WHAT YOU WILL DO
Repeat the line that contains "Reconstruct the object", the line that contains "mm, four-way entry.", and all lines between them, exactly and with no other lines.

GIVEN RECORDS
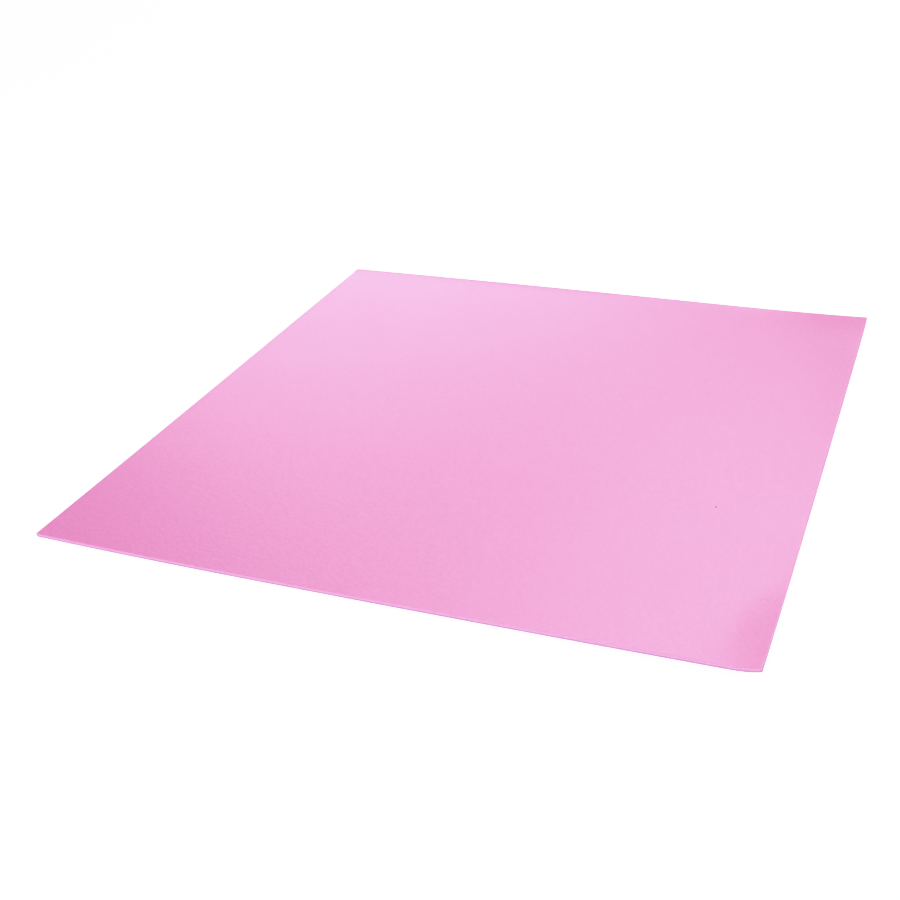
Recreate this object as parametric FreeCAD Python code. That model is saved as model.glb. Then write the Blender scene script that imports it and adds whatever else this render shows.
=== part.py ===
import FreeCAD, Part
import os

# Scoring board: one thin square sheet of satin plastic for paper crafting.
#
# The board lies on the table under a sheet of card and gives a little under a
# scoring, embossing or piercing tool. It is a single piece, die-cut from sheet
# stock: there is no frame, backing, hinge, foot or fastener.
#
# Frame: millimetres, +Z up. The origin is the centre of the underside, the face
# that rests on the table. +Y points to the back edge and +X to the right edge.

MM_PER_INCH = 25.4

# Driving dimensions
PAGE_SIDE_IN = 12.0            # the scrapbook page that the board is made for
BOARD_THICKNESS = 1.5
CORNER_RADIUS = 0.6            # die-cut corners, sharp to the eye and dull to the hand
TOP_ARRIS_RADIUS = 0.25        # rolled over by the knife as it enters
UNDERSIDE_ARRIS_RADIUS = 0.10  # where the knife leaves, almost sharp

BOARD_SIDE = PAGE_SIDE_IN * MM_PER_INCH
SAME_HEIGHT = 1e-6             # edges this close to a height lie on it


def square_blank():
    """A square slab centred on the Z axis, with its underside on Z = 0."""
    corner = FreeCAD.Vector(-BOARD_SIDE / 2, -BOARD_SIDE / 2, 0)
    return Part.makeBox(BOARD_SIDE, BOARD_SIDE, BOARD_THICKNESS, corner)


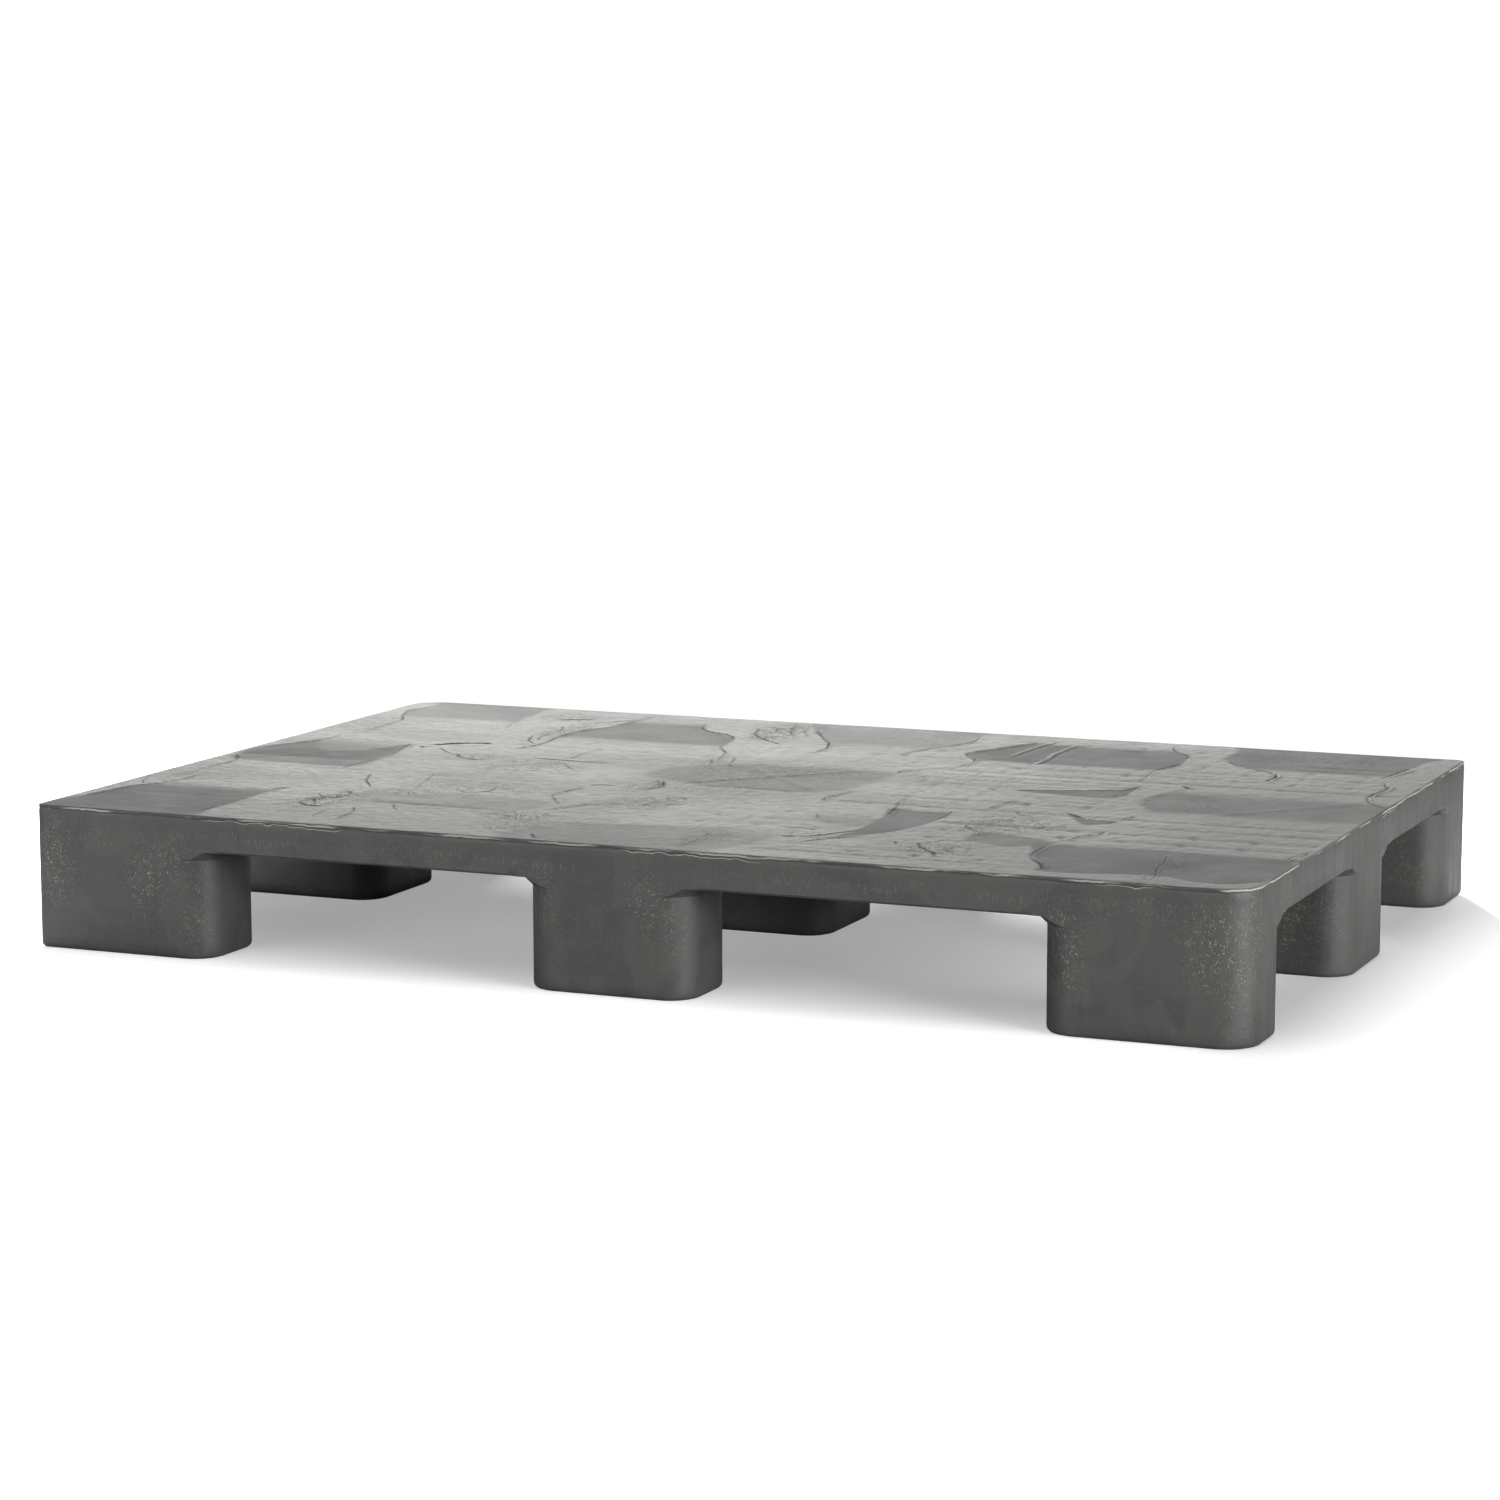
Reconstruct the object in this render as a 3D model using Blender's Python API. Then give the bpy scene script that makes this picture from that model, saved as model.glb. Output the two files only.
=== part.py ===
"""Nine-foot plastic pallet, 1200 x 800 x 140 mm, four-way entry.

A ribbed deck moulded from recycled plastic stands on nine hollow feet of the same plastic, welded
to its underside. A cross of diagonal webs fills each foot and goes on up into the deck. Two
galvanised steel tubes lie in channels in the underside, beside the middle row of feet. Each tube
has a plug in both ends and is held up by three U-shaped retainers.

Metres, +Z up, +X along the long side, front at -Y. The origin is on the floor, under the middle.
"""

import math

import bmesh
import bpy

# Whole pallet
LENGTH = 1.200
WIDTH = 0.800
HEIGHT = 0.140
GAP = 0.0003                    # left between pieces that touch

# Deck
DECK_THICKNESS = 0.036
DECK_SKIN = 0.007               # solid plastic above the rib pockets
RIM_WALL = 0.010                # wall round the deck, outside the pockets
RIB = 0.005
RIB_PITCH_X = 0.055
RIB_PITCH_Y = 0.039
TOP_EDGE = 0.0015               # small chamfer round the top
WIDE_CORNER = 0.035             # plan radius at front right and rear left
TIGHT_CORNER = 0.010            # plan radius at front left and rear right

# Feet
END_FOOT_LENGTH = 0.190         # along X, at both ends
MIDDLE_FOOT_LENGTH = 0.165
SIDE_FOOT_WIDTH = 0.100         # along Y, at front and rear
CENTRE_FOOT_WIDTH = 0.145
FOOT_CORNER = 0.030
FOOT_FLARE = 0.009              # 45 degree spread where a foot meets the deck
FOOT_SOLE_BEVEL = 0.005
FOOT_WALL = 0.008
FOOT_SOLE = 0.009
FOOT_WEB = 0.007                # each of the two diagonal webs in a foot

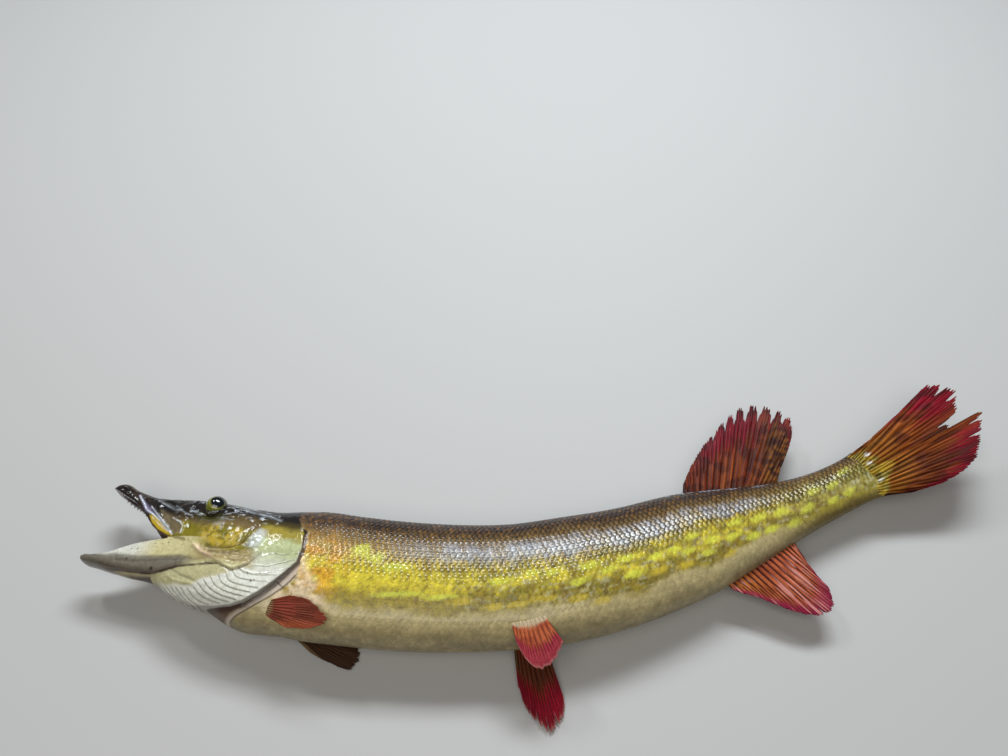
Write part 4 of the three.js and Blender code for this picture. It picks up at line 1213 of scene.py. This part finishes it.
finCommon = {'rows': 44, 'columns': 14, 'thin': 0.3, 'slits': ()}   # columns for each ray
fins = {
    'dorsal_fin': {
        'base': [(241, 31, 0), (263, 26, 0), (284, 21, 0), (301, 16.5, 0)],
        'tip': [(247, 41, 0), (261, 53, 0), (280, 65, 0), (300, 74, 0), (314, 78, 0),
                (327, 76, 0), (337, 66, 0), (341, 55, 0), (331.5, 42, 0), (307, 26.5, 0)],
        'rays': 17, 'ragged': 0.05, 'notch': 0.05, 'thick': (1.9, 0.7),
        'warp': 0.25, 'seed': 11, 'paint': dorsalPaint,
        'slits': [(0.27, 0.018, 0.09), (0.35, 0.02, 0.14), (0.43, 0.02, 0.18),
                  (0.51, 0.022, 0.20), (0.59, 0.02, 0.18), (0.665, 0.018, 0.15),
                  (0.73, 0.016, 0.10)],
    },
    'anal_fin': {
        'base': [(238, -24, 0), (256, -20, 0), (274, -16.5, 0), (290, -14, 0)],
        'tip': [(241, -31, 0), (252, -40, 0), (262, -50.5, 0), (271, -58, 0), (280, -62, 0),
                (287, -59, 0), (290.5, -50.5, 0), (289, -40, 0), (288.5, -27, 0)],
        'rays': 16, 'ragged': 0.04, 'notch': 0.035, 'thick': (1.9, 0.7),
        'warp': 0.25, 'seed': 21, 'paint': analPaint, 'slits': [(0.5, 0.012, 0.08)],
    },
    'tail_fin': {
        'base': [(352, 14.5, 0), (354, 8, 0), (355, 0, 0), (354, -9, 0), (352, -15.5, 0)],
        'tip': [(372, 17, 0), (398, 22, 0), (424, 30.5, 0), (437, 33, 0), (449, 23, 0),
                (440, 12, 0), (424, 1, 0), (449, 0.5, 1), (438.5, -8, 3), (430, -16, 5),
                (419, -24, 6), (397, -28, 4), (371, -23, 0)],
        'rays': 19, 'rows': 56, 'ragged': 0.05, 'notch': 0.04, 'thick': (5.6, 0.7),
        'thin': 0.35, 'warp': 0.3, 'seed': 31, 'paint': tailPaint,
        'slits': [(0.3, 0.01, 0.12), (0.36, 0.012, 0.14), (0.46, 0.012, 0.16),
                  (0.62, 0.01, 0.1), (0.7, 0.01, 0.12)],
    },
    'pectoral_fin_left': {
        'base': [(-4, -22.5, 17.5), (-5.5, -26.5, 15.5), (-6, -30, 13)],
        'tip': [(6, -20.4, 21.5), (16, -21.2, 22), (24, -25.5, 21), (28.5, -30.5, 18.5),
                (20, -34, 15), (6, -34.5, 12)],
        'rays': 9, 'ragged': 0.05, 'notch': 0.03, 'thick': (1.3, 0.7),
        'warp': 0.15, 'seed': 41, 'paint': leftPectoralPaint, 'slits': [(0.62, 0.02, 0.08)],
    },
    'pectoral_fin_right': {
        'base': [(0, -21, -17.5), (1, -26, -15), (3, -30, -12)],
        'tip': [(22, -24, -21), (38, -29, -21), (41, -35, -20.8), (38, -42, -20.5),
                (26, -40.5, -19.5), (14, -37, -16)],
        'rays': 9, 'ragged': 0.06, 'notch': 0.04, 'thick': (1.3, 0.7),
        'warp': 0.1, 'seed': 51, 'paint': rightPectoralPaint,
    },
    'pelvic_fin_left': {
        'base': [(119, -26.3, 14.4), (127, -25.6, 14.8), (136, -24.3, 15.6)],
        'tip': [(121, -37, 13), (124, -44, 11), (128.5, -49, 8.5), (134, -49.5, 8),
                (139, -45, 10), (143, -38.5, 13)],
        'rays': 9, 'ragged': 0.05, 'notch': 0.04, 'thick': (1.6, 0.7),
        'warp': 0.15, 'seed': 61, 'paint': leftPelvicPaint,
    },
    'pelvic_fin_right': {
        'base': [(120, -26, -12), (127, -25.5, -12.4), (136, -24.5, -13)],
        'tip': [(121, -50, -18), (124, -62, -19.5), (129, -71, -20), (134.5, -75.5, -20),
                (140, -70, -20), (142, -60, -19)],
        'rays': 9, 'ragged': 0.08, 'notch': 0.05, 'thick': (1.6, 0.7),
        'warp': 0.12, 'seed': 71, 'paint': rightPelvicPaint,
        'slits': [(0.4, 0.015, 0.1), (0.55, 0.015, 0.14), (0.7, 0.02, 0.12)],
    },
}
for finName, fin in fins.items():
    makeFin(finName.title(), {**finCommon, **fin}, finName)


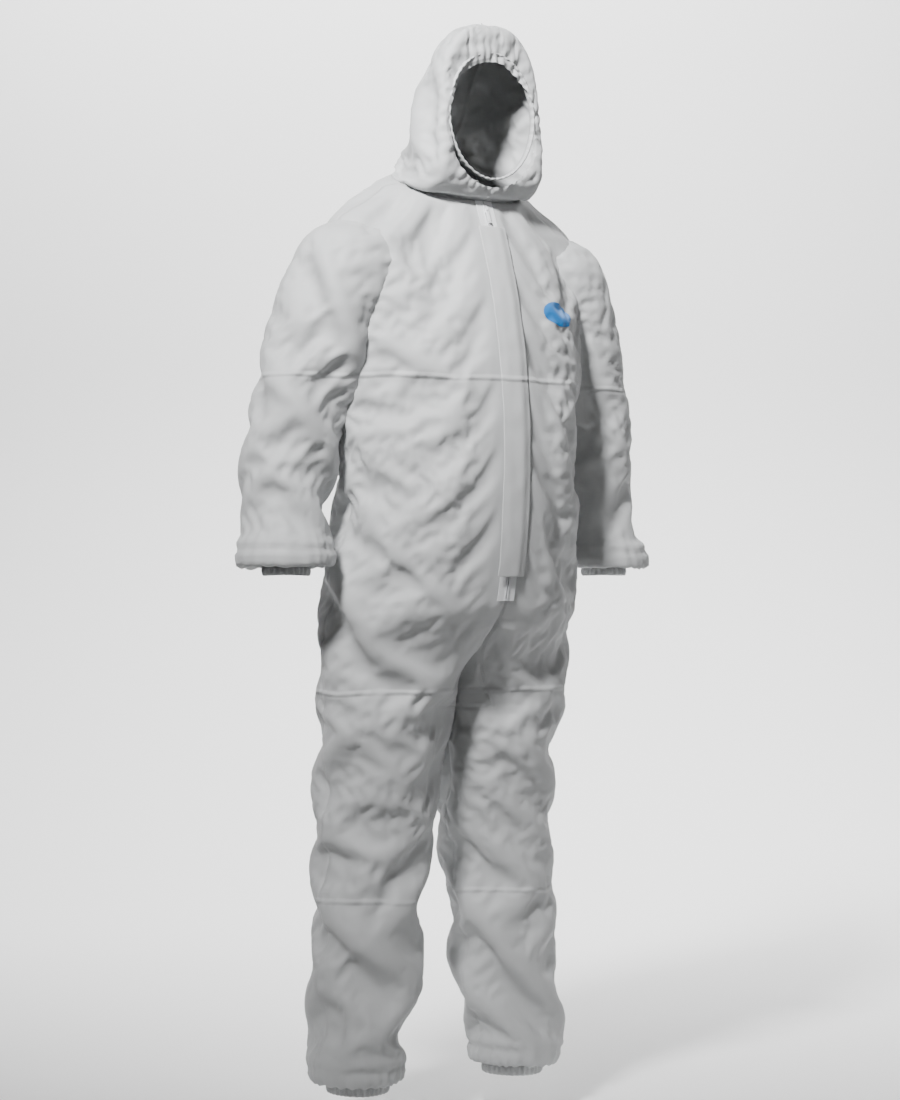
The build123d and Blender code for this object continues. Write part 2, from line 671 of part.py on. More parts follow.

COMPLETED TASK
Reconstruct the object in this render as a 3D model using Blender's Python API. Then give the bpy scene script that makes this picture from that model, saved as model.glb. Output the two files only.
=== part.py ===
"""Nine-foot plastic pallet, 1200 x 800 x 140 mm, four-way entry.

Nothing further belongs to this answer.